We provide a wide-range of legal services, advice and agreements for shareholders, directors, companies, trusts and partnerships. See below for more details regarding the services we provide in this area.
What is a shareholder agreement and why do we need one?
The purpose of a Shareholder Agreement is to define the rights and responsibilities of the shareholders in a private company and to deal with future disputes and uncertainties.
Every company with two or more shareholders should have a Shareholder Agreement in place. Why?
- Unlike most other legal relationships, a shareholder relationship is usually something that does not have a specified end date. Things can change over time and the parties' goals can change and lead to dispute - even where your business partner is a close friend or family.
- The parties may not be able to agree at a particular time about issues such as putting additional funding into the business, leaving the company unable to make important decisions (ie, "deadlocked")
- A Shareholder Agreement can also protect the business if one shareholder decides to leave, by including restraint of trade or non-compete clauses preventing the exiting shareholder from immediately starting a directly competing business.
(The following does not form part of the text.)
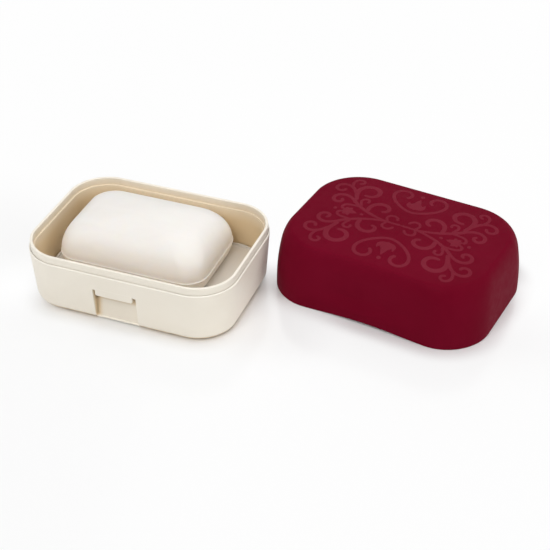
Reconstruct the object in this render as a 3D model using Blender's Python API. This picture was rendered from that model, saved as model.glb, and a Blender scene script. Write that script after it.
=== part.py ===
"""Soap box: an ivory base with a press tab, a drain tray and a soap bar, and its burgundy cover.

Metres, +Z up. The origin is the middle of the base's underside. +X runs along the base, and its
front, with the press tab, faces -Y. The cover stands beside the base, on the same surface.
"""

import math

import bmesh
import bpy
from mathutils import Vector

MM = 0.001

# Base, outer form
BASE_LENGTH = 110.0 * MM
BASE_WIDTH = 79.6 * MM
BASE_CORNER_RADIUS = 21.0 * MM
SHOULDER_HEIGHT = 28.4 * MM
BASE_TAPER = 2.05 * MM
FOOT_RADIUS = 4.4 * MM
SHOULDER_ROUND = 0.2 * MM

# Base, wall and lip
BASE_WALL = 3.3 * MM
BASE_FLOOR = 2.2 * MM
INNER_FOOT_RADIUS = 3.0 * MM
LEDGE_ROUND = 0.3 * MM
LIP_HEIGHT = 4.0 * MM
LIP_STEP = 0.6 * MM
LIP_THICKNESS = 1.5 * MM
LIP_ROUND = 0.5 * MM

# Finger pocket in the front wall, and the press tab that hangs over it
LATCH_OFFSET = -1.8 * MM
POCKET_WIDTH = 22.9 * MM
POCKET_TOP = 18.9 * MM
POCKET_DEPTH = 5.4 * MM
POCKET_FOOT_DEPTH = 0.3 * MM
POCKET_WALL = 1.6 * MM
TAB_WIDTH = 19.0 * MM
TAB_DROP = 3.1 * MM
TAB_THICKNESS = 1.6 * MM
TAB_CORNER_RADIUS = 0.9 * MM
TAB_ROOT_GAP = 0.3 * MM

# Drain tray
TRAY_HEIGHT = 9.2 * MM
TRAY_PANEL = 1.6 * MM
TRAY_CLEARANCE = 0.4 * MM
TRAY_RIM_RISE = 0.6 * MM
TRAY_RIM_WIDTH = 1.1 * MM
TRAY_RIM_ROUND = 0.3 * MM
TRAY_CHANNEL_WIDTH = 1.8 * MM
TRAY_CHANNEL_DEPTH = 0.35 * MM
TRAY_FOOT_RADIUS = 2.4 * MM
TRAY_FOOT_GAP = 0.3 * MM
TRAY_NOTCH_CLEARANCE = 0.5 * MM
TRAY_FOOT_SHARES = ((-0.66, -0.58), (0.0, -0.62), (0.66, -0.58), (-0.66, 0.58), (0.0, 0.62), (0.66, 0.58))
SLOT_COUNT = 7
SLOT_PITCH = 9.0 * MM
SLOT_WIDTH = 3.0 * MM
SLOT_LENGTH = 34.0 * MM
RIB_WIDTH = 1.6 * MM
RIB_LENGTH = 37.0 * MM
RIB_RISE = 1.0 * MM

# Soap bar
SOAP_LENGTH = 80.2 * MM
SOAP_WIDTH = 53.0 * MM
SOAP_HEIGHT = 26.6 * MM
SOAP_CORNER_RADIUS = 11.5 * MM
SOAP_PARTING = 6.9 * MM
SOAP_RIDGE = 0.4 * MM
SOAP_RIDGE_RISE = 0.5 * MM
SOAP_UNDERCUT = 1.7 * MM
SOAP_UNDERCUT_POWER = 1.6
SOAP_EDGE_RUN = 10.8 * MM
SOAP_CROWN = 2.9 * MM
SOAP_SIDE_GAP = 4.8 * MM
SOAP_BACK_GAP = 1.0 * MM
SOAP_SEAT_GAP = 0.3 * MM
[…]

Without a Shareholder Agreement to assist the parties in resolving matters, the parties are often forced into to the legal expense of having to place the matter before the court or even wind the company up.
Case studies: what happens where there is no shareholder agreement?
Three of the four shareholders in XYZ Pty Ltd, who together own 90% of their shares want to sell their shares to a separate buyer. The potential buyer particularly wants to purchase the shares in the company to utilise carry forward losses and only want to purchase 100% of the shares in the company. The fourth shareholder, Jenny, refuses to sell her shares unless she is offered more money by the other shareholders, thus threatening the deal.
Without a Shareholder Agreement that includes a "drag along" clause requiring minority shareholders to sell, Jenny cannot be forced to sell her shares along with the majority shareholders.
Equal shareholders Ben and Rob start their own construction business in a company, TwoBuild Pty Ltd. Each puts in $50,000 for initial working capital. After two years, Ben decides that he no longer wants to be involved and ceases working in the business.
The parties don't have a Shareholder Agreement with a clause requiring Ben to sell his shares to Rob if he ceases to devote his time during normal business hours and therefore Ben continues to receive 50% of the profits of the company even though Rob is left working in the business by himself.
Partnership Agreements and Unitholder Agreements
We can also assist with preparation or advice in relation to Partnership Agreements and Unitholder Agreements.
Shareholder agreements relate only to private companies, but similar documents can be put in place between the partners in a partnership (Partnership Agreements) and the holders of unit in a unit trust (Unitholder Agreements).
A Buy–Sell Agreement is an agreement between partners or shareholders of a business that governs the situation if a co-owner dies or is otherwise forced to leave the business, or chooses to leave the business. They are typically used with life insurance policies to allow for the buyout of a shareholder's interest in the event of their death, thus enhancing the company's chances of survival during a difficult time and ensuring that the shareholder's family receives fair value from the shares.
Disputes between shareholders
We are adept at handling disputes between shareholders, including the following:
- Settlement negotiations, appointment of independent valuers and share buyouts
- Claims for director's breaches of fiduciary duty;
- Statutory derivative actions;
- Shareholder oppression actions;
- Appointment of liquidators and winding up on "just and equitable grounds".
Company law and Corporations Act compliance
As experienced company and business lawyers, we provide advice in relation to a range of issues involving compliance with the Corporations Act:
- share issues and share restructures
- product disclosure statements and prospectuses
- changes to company constitutions
- company incorporation
- share transfers
Employee Share Schemes and Bonus Incentive Plans
Looking to retain and motivate key employees? Chilli Law is able to provide a range of solutions, from the implementation of the traditional employee share scheme to profit sharing arrangements that do not involve employee ownership of an interest in the business. Working with your accountant, we take into account the tax consequences of any share transfers or payments to come up with a scheme that meets the specific goals of you and your business.